Another panel topic was strategic patience — not turning down smaller sites while waiting for a “gorilla” project to show up.
“Know thyself. You as communities will want the big, billion dollar projects and 4,000 people because the numbers sound fantastic, but is that really the right thing to do for your community?” Moore said. “So really understand the size that you really can compete with, how you compete with them, what you really want as a community.”
Ultimately, those smaller projects can lead to more wins for the state than a large one, Moore said.

Enhanced Voice
The main critique the panelists had for Arkansas was that the state wasn’t promoting itself enough to alert companies that sites here are a feasible option.
To be what was described as a “disruptive city,” that are talent magnets and attract sites, the cities need to be well-known and not closed off to new residents. The panel said capital cities, college towns, or both, are growing quickly and attracting super sites, offices and headquarter transitions.
“Where is your talent recruitment campaign for Arkansas? We feel like you’ve got a lot of great quality of life,” Moore said. “Where the talent is, businesses naturally float.”
The panel said Arkansas needs to “have a louder voice” in terms of getting to the marketplace, and alerting people like site selectors to “make sure that they know the value proposition” of recommending a project in the state.

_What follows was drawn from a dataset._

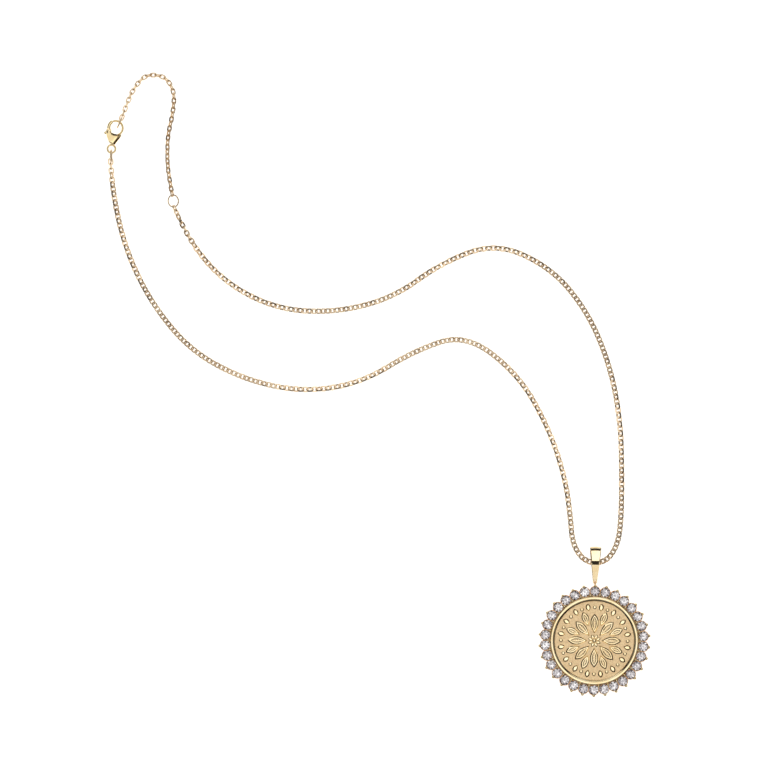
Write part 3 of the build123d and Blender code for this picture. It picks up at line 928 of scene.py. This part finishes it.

Ultimately, the site selectors said they are really “site eliminators,” and that a lot goes on behind the scenes of choosing a site. But they said the state and the Little Rock metropolitan area are in a good place to grow into a destination for outside business and start attracting new projects.
It’s a complex process, but often it moves very quickly,” Boehringer said. “We’re really charged with helping bring clarity to those decisions for our clients and move them through the process. It’s one that really requires you all to be engaged, informed, and know your state, your community, your data and your sites, in order to compete within that process.”